Recent geopolitical developments in the Middle East are exerting varied pressures on global economies, with India demonstrating resilience in its economic growth while the United States confronts potential headwinds. Official economic assessments indicate India's economy has maintained a robust growth rate of 6.8% amidst the international turbulence, a figure suggesting stability in a volatile global climate. Conversely, the U.S. economic outlook is reportedly under threat from anticipated oil shocks, which could impact inflation and consumer spending.

India's sustained economic expansion, as reported, positions it as a significant outlier in a period of increased global uncertainty. This 6.8% growth rate reflects underlying domestic demand and sectoral performance that has, to date, largely buffered the nation from the broader regional instability. Factors contributing to this stability typically include strong domestic consumption, government infrastructure spending, and a robust services sector, though specific drivers for this particular assessment were not detailed in the announcement. India, a major importer of crude oil, remains susceptible to energy price fluctuations but appears to have navigated recent initial impacts with a degree of firmness.
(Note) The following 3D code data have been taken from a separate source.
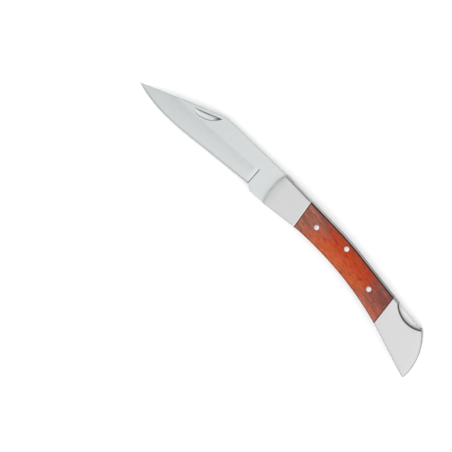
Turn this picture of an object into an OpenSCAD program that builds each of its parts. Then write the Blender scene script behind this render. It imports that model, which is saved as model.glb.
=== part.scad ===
// Folding grafting knife with a rocker lock bar along its spine.
// Origin: on the blade's pivot axis, in the plane the closed or open knife lies on.
// +X runs towards the butt, +Y towards the spine, +Z up through the handle's thickness.

/* [Handle] */
// Thickness over both bolsters
handle_t = 10.9; // [10.3:0.1:12]
// Thickness of each liner
liner_t = 0.9; // [0.7:0.05:1.1]
// Width of the well between the liners
well_w = 2.7; // [2.6:0.05:3]
// Radius of the thumb scallop over the lock bar
scallop_r = 11.8; // [11.6:0.1:12.4]

/* [Blade] */
// Thickness of the blade
blade_t = 2.4; // [2.2:0.05:2.5]
// Thickness left at the cutting edge
edge_t = 0.4; // [0.3:0.05:0.8]
// Height of the hollow grind
grind_w = 9.7; // [9:0.1:10.5]
// Radius of the wheel that ground the hollow
wheel_r = 60; // [40:5:150]
// Angle the blade folds through
fold_angle = 165.5; // [160:0.5:165.5]
// Radius of the tang's round hump
hump_r = 5.6; // [5.5:0.05:5.62]

/* [Lock bar] */
// Thickness of the lock bar
bar_t = 2.5; // [2.2:0.05:2.5]
// Angle from locked to just clear of the tang
lock_travel = 1.35; // [1.3:0.05:1.5]
// Thickness of the leaf spring
spring_t = 0.8; // [0.6:0.05:0.85]

/* [Pins] */
// Radius of the pins that show in the scales
pin_r = 1.2; // [1:0.05:1.25]
// Radius of the hidden blade pivot
pivot_r = 2; // [1.5:0.1:2.2]
// Radial play of a moving bore on its pin
play = 0.05; // [0.02:0.01:0.08]

/* [Hidden] */
$fn = 64;

eps = 0.01;
beyond = 120;
mid_z = handle_t / 2;
cover_t = (handle_t - well_w) / 2 - liner_t;
blade_z = mid_z - blade_t / 2;
bar_z = mid_z - bar_t / 2;
washer_play = 0.02;
washer_t = (well_w - blade_t) / 2 - washer_play;
washer_r = 4.2;
// Metal left over the end of a hidden pin
blind_skin = 1;

// Centres of the pins
rivet_at = [16, 1.6];
bar_pivot = [31.9, 3.95];
scale_pin_at = [50.9, -1.95];
spacer_pins = [[83.2, -6], [85.6, -15.4]];

// A quadratic and a cubic curve, as points
function quad(a, b, c, n = 8) =
    [for (i = [0:n]) let (t = i / n) (1 - t) * (1 - t) * a + 2 * t * (1 - t) * b + t * t * c];
function cubic(a, b, c, d, n = 14) =
    [for (i = [0:n]) let (t = i / n, u = 1 - t)
        u * u * u * a + 3 * u * u * t * b + 3 * u * t * t * c + t * t * t * d];

// Turns a point about the lock bar's pivot
function rock(p, a) =
    let (d = p - bar_pivot)
    bar_pivot + [d.x * cos(a) - d.y * sin(a), d.x * sin(a) + d.y * cos(a)];
function rock_all(points, a) = [for (p = points) rock(p, a)];

// Handle outline: spine, butt, belly and nose
spine_bends = concat(quad([24, 7.23], [30.85, 6.98], [38, 6]),
                     quad([55, 3.67], [60.5, 2.92], [66, 2.45]));
horn = quad([79.2, 1.35], [80.3, 1.25], [80.9, 0.55], 5);
butt = cubic([80.9, 0.55], [85.6, -4.2], [88.9, -10.5], [88.5, -18.6]);
beak = quad([88.5, -18.6], [88.4, -19.7], [87.3, -19.35], 5);
belly = cubic([64, -11.45], [49, -7], [34, -4.5], [13, -4.85]);
nose = cubic([-8.5, -7.05], [-10.2, -2], [-10.7, 4.5], [-9, 8.45]);
handle_points = concat(nose, spine_bends, horn, butt, beak, belly, [[8.6, -5.15]]);

// Thumb scallop in the back of the handle
scallop_at = [73.1, -0.95 + scallop_r];

// Joints between the bolsters and the scales
front_joint = [[6.65, 8.0], [8.6, -5.15]];
rear_joint = [[61.45, 2.85], [62.9, -11.1]];

// Lock bar, in the pose where its back lies flush with the handle
bar_back = concat([[-5.02, 8.3]], spine_bends, [[78.6, 1.25]], [[79.2, 0.7]]);
bar_heel = [[79.1, -1.3], [78.5, -1.8], [66, -0.3], [55, 1.1]];
// The rest of it, in the locked pose
bar_tooth = [[-2.35, 4.37], [-4.13, 4.37]];
bar_belly = [[42, 1.7], [36, 1.3], [28, 1.3], [20, 3], [9, 5.2], [4, 5.75], [-2.35, 5.75]];
bar_points = concat(rock_all(bar_back, -lock_travel / 2), rock_all(bar_heel, -lock_travel / 2),
                    rock_all(bar_belly, -lock_travel), rock_all(bar_tooth, -lock_travel));

// Blade outline, open: back, clip, edge, choil, kick and tang
blade_points = concat([[-5.3, 8.4]], quad([-43.4, 8.4], [-45.3, 8.45], [-47, 7.76], 5),
                      [[-83.3, -6.9]],
                      cubic([-83.3, -7], [-71, -10.9], [-58, -9.9], [-44, -8.3], 20),
                      quad([-18.9, -6.05], [-18, -5.95], [-17.4, -6.5], 4),
                      quad([-16.7, -7.2], [-16.2, -7.75], [-15.2, -7.65], 4),
                      [[-9, -7.2], [-6, -6.2], [-1.5, -5.1], [2, 0], [-4.13, 3.9]]);
grind_start = [-19.1, 1.75];
grind_tilt = 2.6;
grind_len = 70;
nick_at = [-52.5, 4.1];
nick_tilt = 21;
nick_len = 13.9;
nick_drop = 2.9;
nick_depth = 0.65;

// Notch in the tang that takes the bar's tooth, and the flat it meets when folded
tang_notch = [[-5.3, 8.4], [-4.13, 3.9], [-2.27, 3.9], [-2.27, 8.4]];
relief_angle = 127 - fold_angle;
relief_at = 4.8;
relief_w = 8;

// Rear spacer: clears the swing of the blade's tip, the folded edge and the pressed bar
tip_sweep = 84.3;
spacer_zone = [[70, -4.4], [79.7, -5.9], [79.7, 1.6], [92, 1.6], [92, -22], [78.5, -22],
               [78.5, -11.4], [76, -10.1], [70, -7.8]];
tip_zone = [[60, -11], [78.5, -11.4], [83.2, -13.4], [84.5, -22], [60, -22]];

// Leaf spring: a straight root in the spacer's slot, then an arc up to the bar
spring_root = [70, -6.06];
spring_tilt = -11;
spring_root_len = 9.4;
spring_bend_r = 27;
spring_arc = 31.5;
spring_steps = 12;
function spring_face(r) =
    [for (i = [0:spring_steps]) let (a = spring_arc * i / spring_steps)
        [-r * sin(a), spring_bend_r - r * cos(a)]];
function reversed(points) = [for (i = [len(points) - 1:-1:0]) points[i]];
spring_points = concat([[spring_root_len, 0]], spring_face(spring_bend_r),
                       reversed(spring_face(spring_bend_r + spring_t)),
                       [[spring_root_len, -spring_t]]);

module handle_outline() {
    difference() {
        polygon(handle_points);
        translate(scallop_at) circle(r = scallop_r, $fn = 96);
    }
}

// Everything behind (1) or ahead of (-1) a joint line
module beside(joint, side) {
    reach = (joint[1] - joint[0]) / 4;
    polygon([joint[0] - reach, joint[1] + reach,
             [side * beyond, -beyond], [side * beyond, beyond]]);
}

module pin_bores(points, r) {
    for (p = points) {
        translate([p.x, p.y, -eps]) cylinder(r = r, h = handle_t + 2 * eps);
    }
}

// Places a lower part at height z, or its mirror image at the same distance from the top
module on_side(left) {
    translate([0, 0, left ? handle_t : 0]) mirror([0, 0, left ? 1 : 0]) children();
}

module liner(left) {
    on_side(left) difference() {
        translate([0, 0, cover_t]) linear_extrude(liner_t) handle_outline();
        pin_bores([[0, 0]], pivot_r);
        pin_bores(concat([rivet_at, bar_pivot, scale_pin_at], spacer_pins), pin_r);
    }
}

module front_bolster(left) {
    on_side(left) difference() {
        linear_extrude(cover_t) difference() {
            handle_outline();
            beside(front_joint, 1);
        }
        translate([0, 0, blind_skin]) cylinder(r = pivot_r, h = cover_t);
    }
}

module scale(left) {
    on_side(left) difference() {
        linear_extrude(cover_t) difference() {
            handle_outline();
            beside(front_joint, -1);
            beside(rear_joint, 1);
        }
        pin_bores([rivet_at, bar_pivot, scale_pin_at], pin_r);
    }
}

module rear_bolster(left) {
    on_side(left) difference() {
        linear_extrude(cover_t) difference() {
            handle_outline();
            beside(rear_joint, -1);
        }
        for (p = spacer_pins) {
            translate([p.x, p.y, blind_skin]) cylinder(r = pin_r, h = cover_t);
        }
    }
}

module spring_shape() {
    translate(spring_root) rotate(spring_tilt) polygon(spring_points);
}

module rear_spacer() color("gainsboro") difference() {
    translate([0, 0, mid_z - well_w / 2]) linear_extrude(well_w) difference() {
        intersection() {
            handle_outline();
            polygon(spacer_zone);
        }
        intersection() {
            circle(r = tip_sweep, $fn = 180);
            polygon(tip_zone);
        }
        spring_shape();
    }
    pin_bores(spacer_pins, pin_r);
}

module lock_spring() color("slategray")
    translate([0, 0, bar_z]) linear_extrude(bar_t) spring_shape();

module lock_bar() color("silver") difference() {
    translate([0, 0, bar_z]) linear_extrude(bar_t) polygon(bar_points);
    pin_bores([bar_pivot], pin_r + play);
}

// One side of the hollow grind, cut from above the mid-plane
module hollow() {
    rise = (blade_t - edge_t) / 2;
    chord = sqrt(grind_w * grind_w + rise * rise);
    stand_off = sqrt(wheel_r * wheel_r - chord * chord / 4);
    axis_v = grind_w / 2 + stand_off * rise / chord;
    axis_z = (blade_t + edge_t) / 4 + stand_off * grind_w / chord;
    translate([grind_start.x, grind_start.y, 0]) rotate([0, 0, grind_tilt])
        translate([0, -axis_v, axis_z]) rotate([0, -90, 0])
            cylinder(r = wheel_r, h = grind_len, $fn = 200);
}

// Nail nick, cut by a disc that leans back from a straight upper wall
module nail_nick() {
    disc_r = (nick_len * nick_len / 4 + nick_depth * nick_depth) / (2 * nick_depth);
    lean = atan(nick_depth / nick_drop);
    translate([nick_at.x, nick_at.y, blade_t / 2]) rotate([0, 0, nick_tilt])
        rotate([90 - lean, 0, 0]) translate([0, disc_r - nick_depth, 0])
            cylinder(r = disc_r, h = 8, $fn = 180);
}

module blade() color("lightsteelblue") translate([0, 0, mid_z]) difference() {
    translate([0, 0, -blade_t / 2]) linear_extrude(blade_t) difference() {
        union() {
            polygon(blade_points);
            circle(r = hump_r, $fn = 96);
        }
        polygon(tang_notch);
        rotate(relief_angle) translate([relief_at, -relief_w / 2]) square(relief_w);
    }
    translate([0, 0, -blade_t]) cylinder(r = pivot_r + play, h = 2 * blade_t);
    hollow();
    mirror([0, 0, 1]) hollow();
    nail_nick();
}

module blade_pivot_pin() color("silver")
    translate([0, 0, blind_skin]) cylinder(r = pivot_r, h = handle_t - 2 * blind_skin);

module pivot_washer(left) {
    on_side(left) translate([0, 0, cover_t + liner_t]) difference() {
        cylinder(r = washer_r, h = washer_t);
        translate([0, 0, -eps]) cylinder(r = pivot_r, h = washer_t + 2 * eps);
    }
}

module through_pin(at) {
    translate([at.x, at.y, 0]) cylinder(r = pin_r, h = handle_t);
}

module short_rivet(left) {
    on_side(left) translate([rivet_at.x, rivet_at.y, 0]) cylinder(r = pin_r, h = cover_t + liner_t);
}

module blind_pin(at) {
    translate([at.x, at.y, blind_skin]) cylinder(r = pin_r, h = handle_t - 2 * blind_skin);
}

module liner_left() color("darkgray") liner(true);
module liner_right() color("darkgray") liner(false);
module front_bolster_left() color("lightgray") front_bolster(true);
module front_bolster_right() color("lightgray") front_bolster(false);
module scale_left() color("sienna") scale(true);
module scale_right() color("sienna") scale(false);
module rear_bolster_left() color("lightgray") rear_bolster(true);
module rear_bolster_right() color("lightgray") rear_bolster(false);
module pivot_washer_left() color("peru") pivot_washer(true);
module pivot_washer_right() color("peru") pivot_washer(false);
module lock_bar_pin() color("whitesmoke") through_pin(bar_pivot);
module front_rivet_left() color("whitesmoke") short_rivet(true);
module front_rivet_right() color("whitesmoke") short_rivet(false);
module rear_scale_pin() color("whitesmoke") through_pin(scale_pin_at);
module rear_bolster_pin_upper() color("whitesmoke") blind_pin(spacer_pins[0]);
module rear_bolster_pin_lower() color("whitesmoke") blind_pin(spacer_pins[1]);

liner_left();
liner_right();
front_bolster_left();
front_bolster_right();
scale_left();
scale_right();
rear_bolster_left();
rear_bolster_right();
rear_spacer();
lock_spring();
blade_pivot_pin();
pivot_washer_left();
pivot_washer_right();
lock_bar_pin();
front_rivet_left();
front_rivet_right();
rear_scale_pin();
rear_bolster_pin_upper();
rear_bolster_pin_lower();
lock_bar();
blade();
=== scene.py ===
"""Looks for the folding grafting knife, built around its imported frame.

Lengths are millimetres, which mesh_object() turns into metres, unless a comment says metres.
The knife lies on its side: +X to the butt, +Y to the spine, +Z to the nail-nick side.
"""

import math

import bmesh
import bpy
from mathutils import Matrix, Vector
from mathutils.geometry import delaunay_2d_cdt


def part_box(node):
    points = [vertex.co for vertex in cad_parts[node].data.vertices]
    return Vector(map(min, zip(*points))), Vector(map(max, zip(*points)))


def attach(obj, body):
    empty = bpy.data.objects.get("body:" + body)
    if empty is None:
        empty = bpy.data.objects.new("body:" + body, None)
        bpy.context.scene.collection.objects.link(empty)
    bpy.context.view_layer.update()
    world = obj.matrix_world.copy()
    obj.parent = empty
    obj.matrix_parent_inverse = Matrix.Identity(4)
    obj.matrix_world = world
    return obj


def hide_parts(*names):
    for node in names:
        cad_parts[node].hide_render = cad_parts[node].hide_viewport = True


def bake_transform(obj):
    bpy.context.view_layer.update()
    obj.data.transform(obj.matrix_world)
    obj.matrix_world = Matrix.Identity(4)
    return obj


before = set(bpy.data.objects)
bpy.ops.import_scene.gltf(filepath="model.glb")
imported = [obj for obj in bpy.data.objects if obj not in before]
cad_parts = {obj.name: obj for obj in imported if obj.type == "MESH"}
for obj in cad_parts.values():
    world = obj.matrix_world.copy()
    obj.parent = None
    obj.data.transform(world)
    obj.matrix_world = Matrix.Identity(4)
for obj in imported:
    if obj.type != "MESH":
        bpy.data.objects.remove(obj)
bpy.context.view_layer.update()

MM = 0.001
REPEAT_GAP = 0.02      # outline points closer than this are one point
HALVINGS = 40          # steps of the search for a crossing
WELD_GAP = 0.002       # mesh points closer than this are merged


# -------- the frame's own sizes

def box_mm(node):
    low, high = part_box(node)
    return low / MM, high / MM


COVER_INNER = box_mm("front_bolster_left")[0].z
COVER_OUTER = box_mm("front_bolster_left")[1].z
COVER_T = COVER_OUTER - COVER_INNER
BLADE_LOW, BLADE_HIGH = box_mm("blade")
BLADE_HALF = (BLADE_HIGH.z - BLADE_LOW.z) / 2
MID_Z = (BLADE_HIGH.z + BLADE_LOW.z) / 2


def node_centre(node):
    low, high = box_mm(node)
    return (low + high) / 2


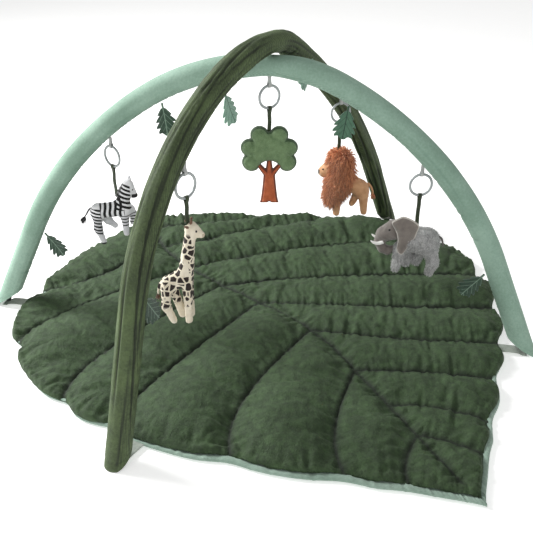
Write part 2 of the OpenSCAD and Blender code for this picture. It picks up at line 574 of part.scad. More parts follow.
module elephant_ears() color([0.45, 0.41, 0.39]) toy(at_elephant, face_elephant) {
  for (s = [-1, 1]) translate([0, s * 26 + 2.5, 0]) rotate([90, 0, 0]) linear_extrude(5) ear_shape();
}
module elephant_tusks() color([0.95, 0.95, 0.93]) toy(at_elephant, face_elephant) difference() {
  for (s = [-1, 1]) limb([-60, s * 12, -95, 3.5], [-79, s * 14, -94, 2]);
  head_form();
}
module elephant_eyes() color([0.03, 0.03, 0.03]) toy(at_elephant, face_elephant) bead_eyes([-50, -66], 16.4, 1.8);

mat_backing();
mat_batting();
mat_top();
strap_left();
strap_right();
strap_front();
strap_back();
light_cover();
light_foam();
light_rod_left();
light_rod_right();
light_ferrule();
light_rod_caps();
dark_cover();
dark_foam();
dark_rod_front();
dark_rod_back();
dark_ferrule();
dark_rod_caps();
loop_zebra();
loop_tree();
loop_elephant();
loop_giraffe();
loop_lion();
ring_zebra();
ring_tree();
ring_elephant();
ring_giraffe();
ring_lion();
ribbon_zebra();
ribbon_tree();
ribbon_elephant();
ribbon_giraffe();
ribbon_lion();
leaf_left_low();
leaf_left_high();
leaf_right_high();
leaf_right_low();
leaf_front_low();
leaf_front_high();
leaf_back_high();
zebra_body();
zebra_mane();
zebra_tail();
zebra_eyes();
giraffe_body();
giraffe_tail();
giraffe_eyes();
tree_crown();
tree_trunk();
lion_body();
lion_mane();
lion_tail();
lion_eyes();
elephant_body();
elephant_head();
elephant_ears();
elephant_tusks();
elephant_eyes();
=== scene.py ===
"""Leaf play gym: a quilted leaf-shaped floor mat under two crossing padded arches,
with five soft toys on link rings and seven felt leaves. Metres, floor at z = 0."""
import json
import bmesh
import bpy
import numpy as np
from mathutils import Matrix, Vector


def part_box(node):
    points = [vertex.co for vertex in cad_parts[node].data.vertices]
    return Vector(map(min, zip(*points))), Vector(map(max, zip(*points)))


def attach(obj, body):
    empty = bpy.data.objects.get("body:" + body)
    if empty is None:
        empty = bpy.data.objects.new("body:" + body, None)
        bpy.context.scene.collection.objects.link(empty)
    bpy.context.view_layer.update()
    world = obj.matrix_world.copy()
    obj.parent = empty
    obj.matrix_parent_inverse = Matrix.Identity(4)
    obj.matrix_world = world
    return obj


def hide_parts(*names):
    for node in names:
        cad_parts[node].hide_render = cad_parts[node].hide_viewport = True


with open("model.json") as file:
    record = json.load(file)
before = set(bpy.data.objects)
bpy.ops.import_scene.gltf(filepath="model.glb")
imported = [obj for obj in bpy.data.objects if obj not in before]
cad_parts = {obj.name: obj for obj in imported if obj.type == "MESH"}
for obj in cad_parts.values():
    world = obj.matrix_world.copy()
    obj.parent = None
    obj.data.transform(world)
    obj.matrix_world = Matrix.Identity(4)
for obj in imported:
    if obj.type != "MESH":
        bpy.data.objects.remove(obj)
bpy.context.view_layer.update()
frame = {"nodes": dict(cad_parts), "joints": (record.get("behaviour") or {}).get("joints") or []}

# ---- Camera ---------------------------------------------------------------
# A studio camera standing a little higher than the arches, in front and to
# the left of the mat's tip, looking down on the gym.
eye = Vector((-0.5377, -1.1303, 0.8266))
camera_turn, camera_tilt = np.radians(25.12), np.radians(28.65)
right = Vector((np.cos(camera_turn), -np.sin(camera_turn), 0))
forward = Vector((np.sin(camera_turn) * np.cos(camera_tilt), np.cos(camera_turn) * np.cos(camera_tilt),
                  -np.sin(camera_tilt)))
up = right.cross(forward)
camera = bpy.data.objects.new("studio_camera", bpy.data.cameras.new("studio_camera"))
camera.data.lens, camera.data.sensor_width = 49.45, 36
camera.matrix_world = Matrix.Translation(eye) @ Matrix((right, up, -forward)).transposed().to_4x4()
bpy.context.scene.collection.objects.link(camera)
bpy.context.scene.camera = camera

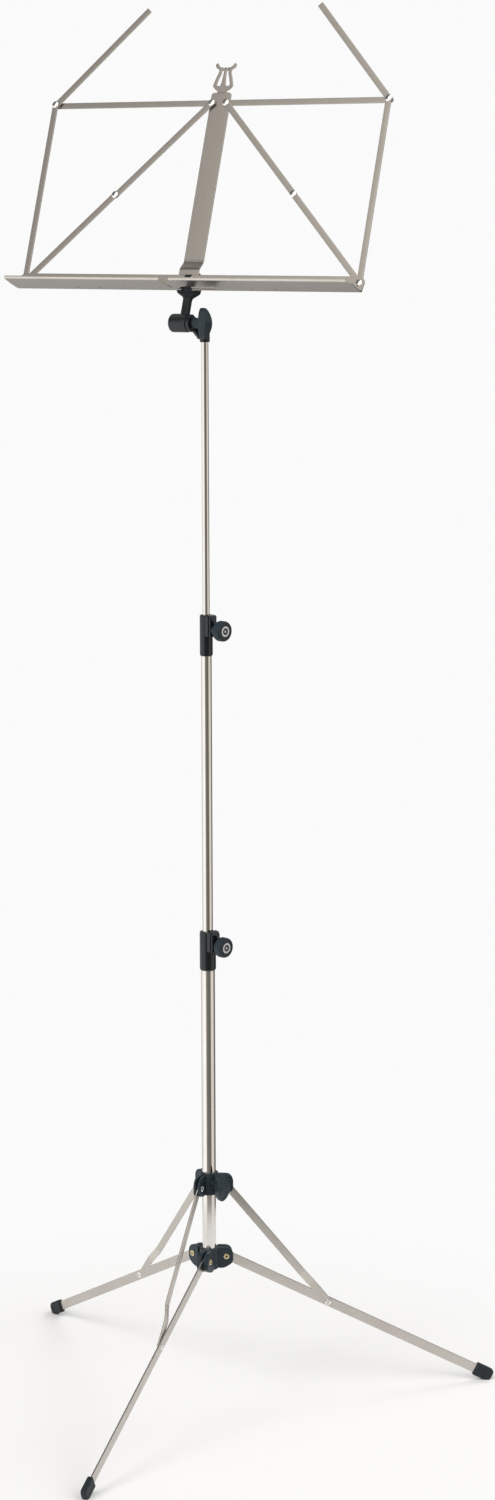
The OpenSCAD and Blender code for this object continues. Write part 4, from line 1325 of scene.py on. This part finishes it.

The situation for the United States economy presents a contrasting picture. Reports suggest that the primary risk to the U.S. outlook stems from potential oil price increases triggered by sustained or escalating Middle East tensions. Higher crude oil prices directly impact fuel costs for businesses and consumers, leading to increased operational expenses and potentially dampening consumer confidence and discretionary spending. Key concerns for the U.S. economy include:

  • Inflationary Pressure: Elevated energy costs can fuel broader inflation across goods and services, potentially necessitating a more restrictive monetary policy from the Federal Reserve.
  • Consumer Spending Impact: Higher prices at the pump reduce disposable income, affecting retail sales and other consumption-driven sectors.
  • Supply Chain Disruptions: While not explicitly detailed in the assessment, prolonged instability can indirectly affect global supply chains, adding further economic strain.

The global energy market is intrinsically linked to stability in the Middle East, a major oil-producing region. Disruptions or perceived threats to oil supply routes or production capacity often lead to immediate increases in crude oil benchmarks. For economies heavily reliant on imported oil, such as many in Europe and parts of Asia, these price surges translate directly into higher energy costs and inflationary pressures, potentially slowing economic activity. The differing impacts observed in India and the U.S. underscore the varied vulnerabilities and strengths of national economies in response to external shocks.

Looking ahead, economists and policymakers will continue to monitor the evolving situation in the Middle East closely. The resilience of India's growth will likely be tested if global energy prices sustain upward trajectories, while the U.S. Federal Reserve and Treasury Department will be observing inflation data and consumer behavior for any signs of a significant economic slowdown linked to energy costs. Future economic reports are expected to provide further insights into the long-term implications of current geopolitical events.